The prominence given to those two non-candidates reinforced a myth about Bass, that her rough performance in the early days of the Palisades fire exposed her to a challenge from a more conservative opponent, who could rally the forces of public order and safety to unseat a flailing, liberal Democrat.
That myth had shades of race and paternalism — that LA was broken and needed a white guy to come put things right — and it reflected more of a pundit view than a real analysis of the electorate. In the myth, Bass skated free when Caruso and Beutner ended up passing, thus giving her an open field to a second term.
Most of that is wrong.
In fact, Bass’ open flank was on her left, for as difficult as it may be for those outside Los Angeles to comprehend, Karen Bass — a liberal, Black woman who cut her political teeth responding to police violence and crack cocaine’s devastation of Los Angeles — is the most conservative mayor this city is likely to see for some time.
Which brings this to the real mayoral contest, the real test of Bass’ leadership. With just hours to go before the filing deadline, Councilmember Raman threw her hat in the mayoral ring.
Raman is exactly not-Rick Caruso, which is exactly what makes her worth watching.
Her challenge to Mayor Bass is from the mayor’s left, not her right. Raman is an ally and admirer of Bass, not a stodgy critic. She’s certainly never been a Republican. And, most importantly, she is a genuine contender for the office, not a rich guy looking to burnish his ego with an expensive dash to second place.
Raman’s decision to enter the race took many observers — including me — by surprise. I figured Raman would not run against an official she has endorsed and been endorsed by.
Moreover, the talk of the town in recent months was that the Democratic Socialists, who wield increasing influence in local politics, would stick with Bass this time and then find a candidate of their own to run in four years, when Bass would be termed out.
Who is Raman?
Instead, Raman took a hard look at Bass’ numbers and decided to strike. That irritated some of her colleagues on the left, many of whom were already pledged to Bass and committed to the four-year timeline.
It was not, she told me last week, the result of any sharp break between herself and Bass, for whom Raman said she has “immense respect.” It was, she said, “more of a slow boil as opposed to an overnight change of heart.”
Raman is whip smart, well-spoken, ideologically committed and armed with degrees from MIT and Harvard. She’s already won two elections to the city council, ousting an incumbent and defending her seat, albeit with significant help from her then-ally, Mayor Bass.
And Raman has a full and ideologically telling list of positions and achievements.
She helped create the city’s mansion tax, which imposes a special levy on sales of real estate valued at more than $5 million.

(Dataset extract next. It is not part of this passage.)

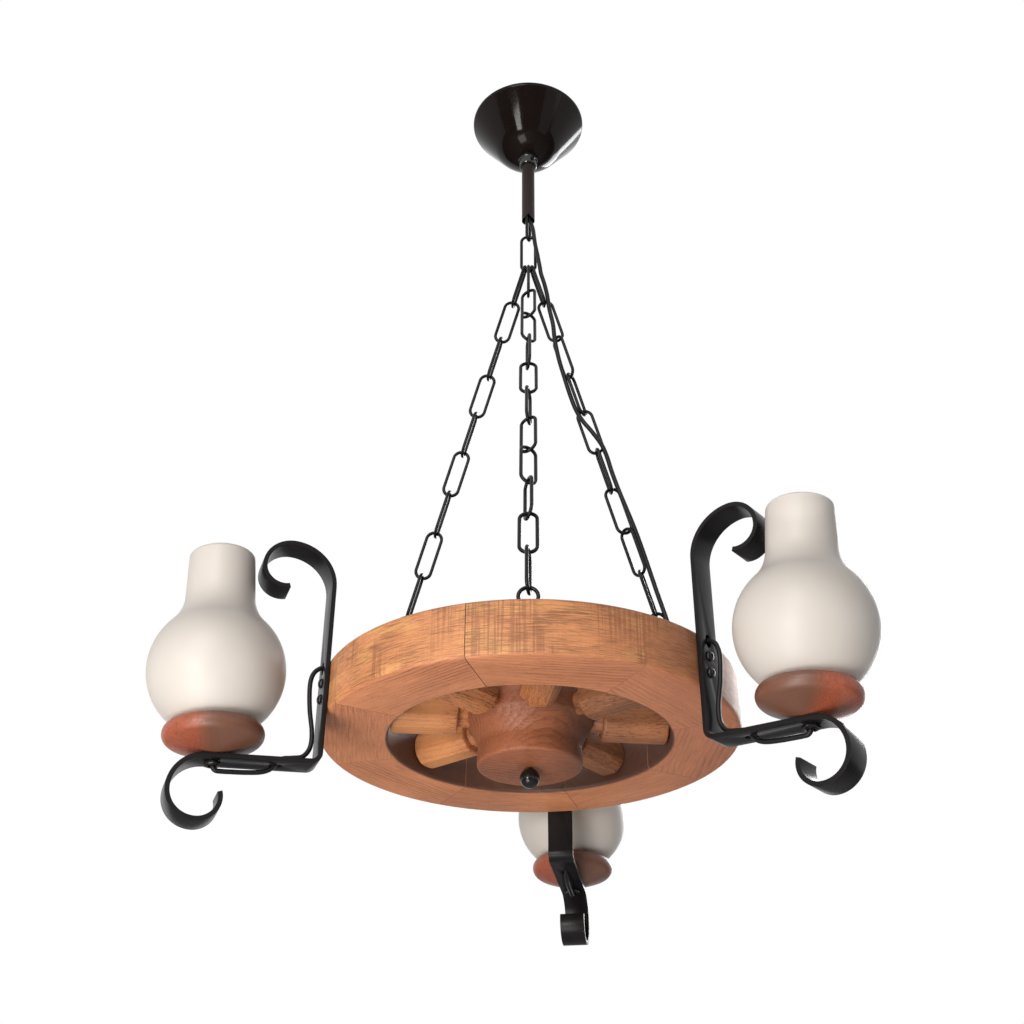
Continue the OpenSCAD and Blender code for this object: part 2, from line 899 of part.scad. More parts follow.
// a low bun: a small foot, a straight flare and a rounded edge under the flat top
module cup(a) {
    edge_x = cup_r - cup_edge;
    edge_z = 0.73 * cup_h;
    side = norm([edge_x - cup_foot_r, edge_z]);
    flare = atan2(edge_z, edge_x - cup_foot_r) - asin((cup_edge - blend) / side);
    flare_l = sqrt(side * side - pow(cup_edge - blend, 2));
    color(walnut)
        lamp_frame(a)
            translate([0, 0, lamp_seat])
                difference() {
                    rotate_extrude() {
                        intersection() {
                            translate([edge_x, edge_z])
                                circle(r = cup_edge);
                            square([cup_r + 1, cup_h]);
                        }
                        polygon([
                            [0, 0], [cup_foot_r, 0],
                            [cup_foot_r + flare_l * cos(flare), flare_l * sin(flare)],
                            [edge_x, edge_z], [edge_x, cup_h], [0, cup_h]
                        ]);
                    }
                    translate([0, 0, -1])
                        cylinder(d = tube_d + 0.2, h = cup_h + 2);
                }
}

module cup_far() {
    cup(far_a);
}

module cup_left() {
    cup(left_a);
}

module cup_right() {
    cup(right_a);
}

// threaded tubes with a nut under the leg
module lamp_tubes() {
    color("#b9b9bd")
        for (a = [far_a, left_a, right_a])
            lamp_frame(a)
                difference() {
                    union() {
                        translate([0, 0, tube_low])
                            cylinder(d = tube_d, h = tube_high - tube_low);
                        translate([0, 0, tube_low + 0.5])
                            cylinder(d = 15, h = tube_nut_h, $fn = 6);
                    }
                    translate([0, 0, tube_low - 1])
                        cylinder(d = tube_bore, h = tube_high - tube_low + 2);
                }
}

module holder(a) {
    color("#ece7dc")
        lamp_frame(a)
            translate([0, 0, cup_h + 2 * lamp_seat])
                difference() {
                    union() {
                        cylinder(d = holder_d, h = holder_h);
                        cylinder(d = holder_d + 6, h = 3);
                    }
                    translate([0, 0, holder_h - socket_depth])
                        cylinder(r = socket_r, h = socket_depth + 1);
                    translate([0, 0, -1])
                        cylinder(d = tube_d + 2 * screw_clear, h = 10.5);
                }
}

module holder_far() {
    holder(far_a);
}

module holder_left() {
    holder(left_a);
}

module holder_right() {
    holder(right_a);
}

module glass_fill(t, over) {
    joint = norm([neck_r + shoulder_c, shoulder_rise]);
    joint_x = (bulb_r - t) * (neck_r + shoulder_c) / joint;
    joint_z = bulb_z + (bulb_r - t) * shoulder_rise / joint - 3;
    taper = (neck_r - mouth_r) / (glass_h - neck_h);
    intersection() {
        translate([0, bulb_z])
            circle(r = bulb_r - t);
        translate([0, -over])
            square([bulb_r + 1, neck_h + over]);
    }
    difference() {
        translate([0, joint_z])
            square([joint_x, neck_h - joint_z]);
        translate([neck_r + shoulder_c - 1.5 * blend, neck_h])
            circle(r = shoulder_c + t);
    }
    polygon([
        [0, neck_h - 10], [neck_r - t + 10 * taper, neck_h - 10], [mouth_r - t, glass_h],
        [mouth_r - t, glass_h + over], [0, glass_h + over]
    ]);
}

module shade(a) {
    color(glass)
        lamp_frame(a)
            translate([0, 0, glass_base])
                rotate_extrude()
                    difference() {
                        glass_fill(0, 0);
                        glass_fill(glass_wall, 1);
                    }
}

module shade_far() {
    shade(far_a);
}

module shade_left() {
    shade(left_a);
}

module shade_right() {
    shade(right_a);
}

stem_link();
stem_sleeve();
supply_upper();
ceiling_connector();
canopy();
cord_grip();
grip_nut();
grip_screw();
gather_link();
supply_neck_upper();
supply_neck_lower();
chain_near();
chain_left();
chain_right();
eye_screws();
supply_cable();
wheel_connector();
rim_loom();
felloe_1();
felloe_2();
felloe_3();
felloe_4();
felloe_5();
felloe_6();
felloe_7();
felloe_8();
spoke_1();
spoke_2();
spoke_3();
spoke_4();
spoke_5();
spoke_6();
spoke_7();
spoke_8();
hub();
hub_knob();
arm_far();
arm_left();
arm_right();
arm_screws();
cup_far();
cup_left();
cup_right();
lamp_tubes();
holder_far();
holder_left();
holder_right();
arm_cable_far();
arm_cable_left();
arm_cable_right();
shade_far();
shade_left();
shade_right();
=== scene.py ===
import math

import bmesh
import bpy
from mathutils import Matrix, Vector


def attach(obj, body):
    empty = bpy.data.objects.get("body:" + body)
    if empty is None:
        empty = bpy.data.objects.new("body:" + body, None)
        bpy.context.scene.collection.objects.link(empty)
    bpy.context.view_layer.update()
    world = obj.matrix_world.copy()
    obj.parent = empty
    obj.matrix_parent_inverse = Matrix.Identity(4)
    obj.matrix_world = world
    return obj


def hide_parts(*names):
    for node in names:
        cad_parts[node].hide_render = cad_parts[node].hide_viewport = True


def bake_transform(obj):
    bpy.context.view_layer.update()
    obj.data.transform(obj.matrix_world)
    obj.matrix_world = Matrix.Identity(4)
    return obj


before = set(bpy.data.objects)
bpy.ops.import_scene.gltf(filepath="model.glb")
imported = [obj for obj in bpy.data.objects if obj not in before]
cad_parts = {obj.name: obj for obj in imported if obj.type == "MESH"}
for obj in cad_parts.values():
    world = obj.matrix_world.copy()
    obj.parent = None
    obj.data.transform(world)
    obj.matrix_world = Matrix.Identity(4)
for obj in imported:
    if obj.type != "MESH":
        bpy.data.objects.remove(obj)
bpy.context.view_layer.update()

# Wagon wheel chandelier: a pine wheel on three chains, three scrolled iron arms,
# three turned cups and three frosted chimneys. Sizes below are in millimetres and
# MM turns them into metres. The frame is the CAD's: +Z up, the ceiling hook at the origin.
MM = 0.001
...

She has argued for a humane response to homelessness, both touting the city’s successes in recent years and lamenting what she regards as a lack of urgency around the problem.

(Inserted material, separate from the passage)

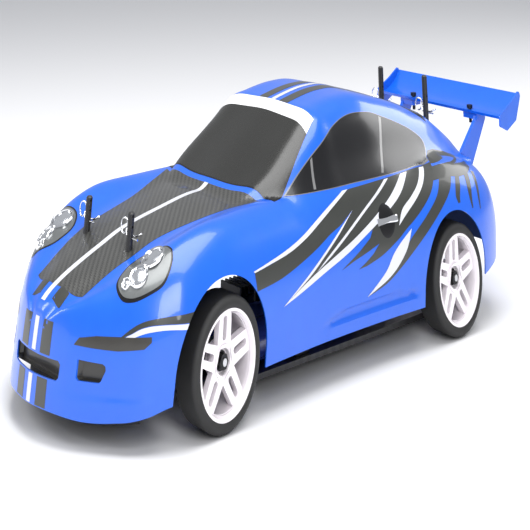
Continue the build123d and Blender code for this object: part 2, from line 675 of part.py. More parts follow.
# The link plate's stem ends in a hinge barrel, which turns between two lugs on the chassis.
BARREL_RADIUS = 3.2
LUG_GAP = 0.2
LUG_WIDTH = 3.4
BAR_Y = 92.0
with BuildPart() as t_plate:
    with BuildSketch(Plane.XY.offset(POD_FLOOR)):
        with Locations((0, (POD_PIVOT[0] + BAR_Y) / 2)):
            Rectangle(2 * STEM_HALF, BAR_Y - POD_PIVOT[0])
        with Locations((0, BAR_Y)):
            RectangleRounded(60, 14, 3)
    extrude(amount=1.5)
    with Locations((0, *POD_PIVOT)):
        Cylinder(BARREL_RADIUS, 2 * STEM_HALF, rotation=(0, 90, 0))
        Cylinder(PIVOT_PIN_RADIUS + RUNNING, 20, rotation=(0, 90, 0), mode=Mode.SUBTRACT)
save(t_plate.part, "t_plate")

lug_inner = STEM_HALF + LUG_GAP
lug_outer = lug_inner + LUG_WIDTH
bracket_front = BRACKET_SCREW_Y - 2.6
lug_back = POD_PIVOT[0] + BARREL_RADIUS
with BuildPart() as pod_pivot:
    with Locations((0, BRACKET_SCREW_Y, FLOOR + 3)):
        Box(2 * lug_outer, 5.2, 6)
    for start in (-lug_outer, lug_inner):
        with BuildSketch(along_x(start)):
            with Locations(((bracket_front + lug_back) / 2, (FLOOR + POD_PIVOT[1]) / 2)):
                Rectangle(lug_back - bracket_front, POD_PIVOT[1] - FLOOR)
            with Locations(POD_PIVOT):
                Circle(BARREL_RADIUS)
        extrude(amount=LUG_WIDTH)
    with Locations((0, *POD_PIVOT)):
        Cylinder(PIVOT_PIN_RADIUS + 0.01, 40, rotation=(0, 90, 0), mode=Mode.SUBTRACT)
    with Locations((0, BRACKET_SCREW_Y, FLOOR)):
        Cylinder(SCREW_RADIUS + 0.05, 9.4, mode=Mode.SUBTRACT)
save(pod_pivot.part, "pod_pivot")

with BuildPart() as pod_pivot_pin:
    with Locations((0, *POD_PIVOT)):
        Cylinder(PIVOT_PIN_RADIUS, 2 * lug_outer + 1, rotation=(0, 90, 0))
save(pod_pivot_pin.part, "pod_pivot_pin")

save(rod_along_x([(-AXLE_END, -87, THREAD_RADIUS), (-87, 87, AXLE_RADIUS), (87, AXLE_END, THREAD_RADIUS)],
                 REAR_AXLE, AXLE_HEIGHT), "rear_axle")

with BuildPart() as rear_hubs:
    for side in (-1, 1):
        with Locations((side * 73.6, REAR_AXLE, AXLE_HEIGHT)):
            Cylinder(6, 9, rotation=(0, 90, 0))
        with BuildSketch(along_x(side * 78)):
            with Locations((REAR_AXLE, AXLE_HEIGHT)):
                RegularPolygon(HEXAGON - 0.12, 6)
        extrude(amount=side * (WEB_FACE - 0.1 - 78))
        with Locations((side * 76, REAR_AXLE, AXLE_HEIGHT)):
            Cylinder(AXLE_RADIUS + 0.01, 40, rotation=(0, 90, 0), mode=Mode.SUBTRACT)
save(rear_hubs.part, "rear_hubs")


def gear_outline(teeth, backlash, first_gap):
    """Outline of a spur gear round its centre, with a tooth gap at the angle first_gap, in degrees."""
    pitch = MODULE * teeth / 2
    base = pitch * cos(radians(20))
    tip = pitch + MODULE * 0.95
    root = pitch - MODULE * 1.25
    unwind = tan(radians(20)) - radians(20)
    half_tooth = pi / (2 * teeth) - backlash / (2 * pitch)
    points = []
    for k in range(teeth):
        middle = radians(first_gap) + (k + 0.5) * 2 * pi / teeth
        flank = []
        for r in (max(base, root), pitch, tip):
            roll = sqrt(max((r / base) ** 2 - 1, 0))
            flank.append((r, half_tooth + unwind - (roll - atan2(roll, 1))))
        if root < base:
            flank.insert(0, (root, flank[0][1]))
        points += [(r * cos(middle - a), r * sin(middle - a)) for r, a in flank]
        points += [(r * cos(middle + a), r * sin(middle + a)) for r, a in flank[::-1]]
    return points


def spur_wheel(teeth, first_gap, centre, bore, hub):
    """A spur gear on an axle along X at centre (y, z), with a plain hub of radius hub on its inner side."""
    with BuildPart() as gear:
        with BuildSketch(along_x(GEAR_X)):
            with BuildLine():
                Polyline(*[(centre[0] + y, centre[1] + z) for y, z in gear_outline(teeth, 0.14, first_gap)],
                         close=True)
            make_face()
        extrude(amount=GEAR_WIDTH)
        with BuildSketch(along_x(GEAR_X + GEAR_WIDTH)):
            with Locations(centre):
                Circle(hub)
        extrude(amount=4)
        with Locations((GEAR_X, centre[0], centre[1])):
            Cylinder(bore, 40, rotation=(0, 90, 0), mode=Mode.SUBTRACT)
    return gear.part


with BuildPart() as spur_gear:
    add(spur_wheel(SPUR_TEETH, MOTOR_ANGLE, (REAR_AXLE, AXLE_HEIGHT), AXLE_RADIUS + 0.01, 7))
    with BuildSketch(along_x(GEAR_X)):
        with Locations((REAR_AXLE, AXLE_HEIGHT)):
            with PolarLocations(12.5, 6):
                Circle(3.4)
    extrude(amount=GEAR_WIDTH, mode=Mode.SUBTRACT)
save(spur_gear.part, "spur_gear")

pinion_gap = MOTOR_ANGLE + 180 + 180 / PINION_TEETH
save(spur_wheel(PINION_TEETH, pinion_gap, (MOTOR_Y, MOTOR_Z), 1.61, 4.4), "pinion_gear")
save(rod_along_x([(-67, -40, 1.6)], MOTOR_Y, MOTOR_Z), "motor_shaft")

MOTOR_LENGTH = 50.0
with BuildPart() as motor:
    with Locations((-POD_HALF + POD_SIDE + MOTOR_LENGTH / 2, MOTOR_Y, MOTOR_Z)):
        Cylinder(MOTOR_RADIUS, MOTOR_LENGTH, rotation=(0, 90, 0))
    fillet(motor.edges(), 2)
    with Locations((6.5, MOTOR_Y, MOTOR_Z)):
        Cylinder(6, 5, rotation=(0, 90, 0))
    for dy in (-9, 9):  # brush terminals
        with Locations((5.5, MOTOR_Y + dy, MOTOR_Z + 6)):
            Box(4, 1.2, 4)
    with Locations((-42, MOTOR_Y, MOTOR_Z)):
        Cylinder(1.6 + RUNNING, 12, rotation=(0, 90, 0), mode=Mode.SUBTRACT)
save(motor.part, "motor")

# ---- Rear damper ----
SPRING_FRONT_Y = 29.4
SPRING_REAR_Y = 79.4


def rod_along_y(parts):
    """Round lengths along the damper's axis, given as (start, end, radius)."""
    with BuildPart() as rod:
        for start, end, radius in parts:
            with Locations((0, (start + end) / 2, DAMPER_Z)):
                Cylinder(radius, end - start, rotation=(90, 0, 0))
    return rod.part


with BuildPart() as damper_post:
    with Locations((0, DAMPER_FRONT_Y, (FLOOR + 51) / 2)):
        Box(9, 7, 51 - FLOOR)
    with Locations((0, DAMPER_FRONT_Y, FLOOR + 2)):
        Box(14, 14, 4)
    with Locations((0, DAMPER_FRONT_Y, FLOOR)):
        Cylinder(SCREW_RADIUS + 0.05, 9.4, mode=Mode.SUBTRACT)
    for side in (-1, 1):
        with BuildSketch(along_x(side * 3.4 - 0.9)):
            with Locations((DAMPER_FRONT_Y, DAMPER_Z)):
                Circle(3)
            with Locations((DAMPER_FRONT_Y, DAMPER_Z - 3)):
                Rectangle(6, 6)
        extrude(amount=1.8)
    with Locations((0, DAMPER_FRONT_Y, DAMPER_Z)):
        Cylinder(DAMPER_PIN, 10, rotation=(0, 90, 0))
save(damper_post.part, "damper_post")

with BuildPart() as damper_body:
    add(rod_along_y([(24, 27, 1.9), (26.4, 54, 5), (SPRING_FRONT_Y - 2, SPRING_FRONT_Y - 0.1, 6.8)]))
    with Locations((0, DAMPER_FRONT_Y, DAMPER_Z)):
        Cylinder(3.2, 4, rotation=(0, 90, 0))
        Cylinder(DAMPER_PIN + RUNNING, 10, rotation=(0, 90, 0), mode=Mode.SUBTRACT)
    with Locations((0, 47, DAMPER_Z)):
        Cylinder(1.6, 26, rotation=(90, 0, 0), mode=Mode.SUBTRACT)
save(damper_body.part, "damper_body")

with BuildPart() as damper_rod:
    add(rod_along_y([(40, 90, 1.5), (SPRING_REAR_Y + 0.1, SPRING_REAR_Y + 2, 6.8), (81, 90, 1.9)]))
    with Locations((0, DAMPER_REAR_Y, DAMPER_Z)):
        Cylinder(3.2, 4, rotation=(0, 90, 0))
        Cylinder(DAMPER_PIN + 0.25, 10, rotation=(0, 90, 0), mode=Mode.SUBTRACT)
save(damper_rod.part, "damper_rod")

damper_spring_plane = Plane(origin=(0, SPRING_FRONT_Y, DAMPER_Z), z_dir=(0, 1, 0))
save(coil_spring(damper_spring_plane, SPRING_REAR_Y - SPRING_FRONT_Y, 8, 6.0, 0.55), "damper_spring")

# ---- Electrics ----
BATTERY_X = 31.5
CELL_RADIUS = 11.6
BATTERY_Y = (-88.0, 49.0)

CELL_Z = FLOOR + 0.2 + CELL_RADIUS
with BuildPart() as battery_pack:
    with BuildSketch(along_y(BATTERY_Y[0])):
        with Locations((-BATTERY_X - 11, CELL_Z), (-BATTERY_X + 11, CELL_Z)):
            Circle(CELL_RADIUS)
        with Locations((-BATTERY_X, CELL_Z)):
            Rectangle(22, 2 * CELL_RADIUS - 0.6)
    extrude(amount=BATTERY_Y[1] - BATTERY_Y[0])
save(battery_pack.part, "battery_pack")

with BuildPart() as battery_strap:
    with BuildSketch(along_y(-26)):
        with Locations((-BATTERY_X, 21.4)):
            RectangleRounded(51.6, 29, 4)
            RectangleRounded(47.4, 25.2, 2.5, mode=Mode.SUBTRACT)
        with Locations((-BATTERY_X, FLOOR / 2)):
            Rectangle(140, FLOOR, mode=Mode.SUBTRACT)
    extrude(amount=14)
save(battery_strap.part, "battery_strap")

with BuildPart() as speed_controller:
    with Locations((-33, -4, FLOOR + 8)):
        Box(30, 38, 16)
    fillet(speed_controller.edges().filter_by(Axis.Z), 2)
    with Locations(*[(-33, -18 + 4.6 * k, FLOOR + 18.4) for k in range(7)]):
        Box(26, 1.6, 5)
save(speed_controller.part, "speed_controller")

with BuildPart() as radio_receiver:
    with Locations((-38, -62, FLOOR + 6.5)):
        Box(24, 34, 13)
    fillet(radio_receiver.edges(), 1.2)
save(radio_receiver.part, "radio_receiver")


def lead(points, radius):
    """One insulated wire swept along a smooth path."""
    with BuildPart() as wire:
        with BuildLine():
            path = Spline(*points)
        with BuildSketch(Plane(origin=path @ 0, z_dir=path % 0)):
            Circle(radius)
        sweep()
    return wire.part


WIRE_RADIUS = 1.2
with BuildPart() as battery_leads:
    for rise in (0, 2.8):
        add(lead([(-25, -23.4, 16 + rise), (-23, -34, 15 + rise), (-13, -60, 13 + rise),
                  (-4, -82, 13 + rise), (6, -94, 14 + rise), (15, -94, 15.5 + rise),
                  (19, -88.4, 16.5 + rise)], WIRE_RADIUS))
save(battery_leads.part, "battery_leads")

with BuildPart() as motor_leads:
    for shift, end_y in ((0, MOTOR_Y - 9), (3.4, MOTOR_Y + 9)):
        add(lead([(-24 - shift, 15.3, 20), (-22 - shift, 26, 22), (-12, 54, 30 + shift),
                  (1, 76, 36 + shift), (12 + shift, 90, 38 + shift), (13.5 + shift / 2, end_y, 36.4),
                  (7.8, end_y, 36.4)], WIRE_RADIUS))
save(motor_leads.part, "motor_leads")
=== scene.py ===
from math import cos, pi, radians, sin

import bmesh
import bpy
import numpy as np
from mathutils import Matrix, Vector
from mathutils.bvhtree import BVHTree
from mathutils.geometry import delaunay_2d_cdt


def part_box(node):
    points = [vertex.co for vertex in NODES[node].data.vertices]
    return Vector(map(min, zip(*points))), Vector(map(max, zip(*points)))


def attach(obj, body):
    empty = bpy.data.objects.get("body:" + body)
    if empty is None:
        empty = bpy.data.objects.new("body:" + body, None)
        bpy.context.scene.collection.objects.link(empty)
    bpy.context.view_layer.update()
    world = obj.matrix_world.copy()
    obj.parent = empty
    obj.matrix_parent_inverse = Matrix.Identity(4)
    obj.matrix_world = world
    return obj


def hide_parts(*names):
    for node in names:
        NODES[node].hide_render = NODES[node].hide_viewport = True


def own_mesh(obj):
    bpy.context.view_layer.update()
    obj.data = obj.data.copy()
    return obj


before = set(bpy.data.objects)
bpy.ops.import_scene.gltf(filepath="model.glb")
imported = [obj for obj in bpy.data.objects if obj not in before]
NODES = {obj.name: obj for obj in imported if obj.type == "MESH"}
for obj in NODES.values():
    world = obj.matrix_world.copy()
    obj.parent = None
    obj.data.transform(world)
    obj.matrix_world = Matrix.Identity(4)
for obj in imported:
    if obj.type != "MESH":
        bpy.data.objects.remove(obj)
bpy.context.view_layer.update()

MM = 0.001

# Places in millimetres, with y measured from the middle of the wheelbase. The frame's origin is midway along
# the car, so every piece but the springs is moved there by move_to_frame().
NOSE = -234.2
TAIL = 214.0
MIDDLE_OF_CAR = 10.1
ARCHES = ((-133.0, 32.0, 42.0), (127.0, 32.0, 40.0))
POSTS = [(side * x, y) for x, y in ((29.0, -176.0), (29.5, 172.0)) for side in (-1, 1)]
CLIP_HEIGHTS = {-176.0: 88.5, 172.0: 119.5}


# ---- Materials ----
def new_material(name):
    """An empty node material with its Principled node and its tree."""
    material = bpy.data.materials.new(name)
    material.use_nodes = True
    tree = material.node_tree
    return material, tree, tree.nodes["Principled BSDF"]


def add_node(tree, kind, **inputs):
    """A node of a kind, with its inputs set by name and its own settings by attribute."""
    node = tree.nodes.new(kind)
    for key, value in inputs.items():
        if key in node.inputs:
            node.inputs[key].default_value = value
        else:
            setattr(node, key, value)
    return node


def object_coordinates(tree, scale=(1, 1, 1)):
    """Object coordinates, stretched."""
    coordinates = tree.nodes.new("ShaderNodeTexCoord")
    mapping = add_node(tree, "ShaderNodeMapping", Scale=scale)
    tree.links.new(coordinates.outputs["Object"], mapping.inputs["Vector"])
    return mapping.outputs["Vector"]


def math_node(tree, operation, a, b=0.0, c=0.0):
    """The value of a math operation on sockets or numbers."""
    node = tree.nodes.new("ShaderNodeMath")
    node.operation = operation
    for slot_number, value in enumerate((a, b, c)):
        if isinstance(value, (int, float)):
            node.inputs[slot_number].default_value = value
        else:
            tree.links.new(value, node.inputs[slot_number])
    return node.outputs[0]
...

And she has been a persistent critic of spending on the LAPD. Just last month, she voted against a proposal from the mayor to hire more officers to compensate for LAPD attrition; back in the day, Raman argued that the city should “defund the police.”
Her challenge today is twofold: to reach voters with her message and to test the electorate itself.
The former is made harder by the impromptu feel of this effort. A successful campaign for mayor usually is a years-long undertaking that starts with gentle overtures and eventually hardens into polling, fundraising, events, rallies and advertising.
Raman is trying to compress all of that into a quick run to June, when she hopes to hold Bass below 50%. That’s made easier by the big field, some 40 candidates in all.
If Bass gets more than 50% in the June election, often incorrectly called a primary, she wins. But if Raman can keep Bass below 50% and finish in second place, that would give her the chance to tackle the mayor one-on-one in a runoff in November.
That’s the logistical side. Philosophically, at its core, Raman’s campaign probes the city’s political identity, asking whether it is a liberal, Democratic bastion or something to the left of that, a vanguard of a new Democratic Socialism.
“This is a progressive city,” Raman said last week, adding that Los Angeles is the type of city that wants to see homelessness responded to “with compassion and care rather than policing.”
Are LA's Democratic voters like New York's?
All of this takes place against the recent history of Zohran Mamdani’s victory in the New York mayor’s race, which raises the obvious question of whether Los Angeles is prepared to elect a Democratic Socialist of its own. In one sense, the answer to that is yes: LA’s electorate is at least as liberal as New York’s, arguably more so.
But elections are not won by ideological affinity. They are won by beating opponents. In New York, Mamdani beat Andrew Cuomo, who carried a powerful family name but had done his level-best to sully it. In Los Angeles, even voters who don’t approve of Karen Bass’ work as mayor like her. Heck, even Raman likes her.
Could Raman catch fire the way that Mamdani did? Yes. She has much of his dignity, credentials, attractiveness and flash. And she has a receptive electorate.
But Mamdani’s victory was notable precisely because it was so unusual. Raman’s challenge is greater, she has a later start and she faces a more talented, respected and formidable opponent. It will be a test for the city of Los Angeles.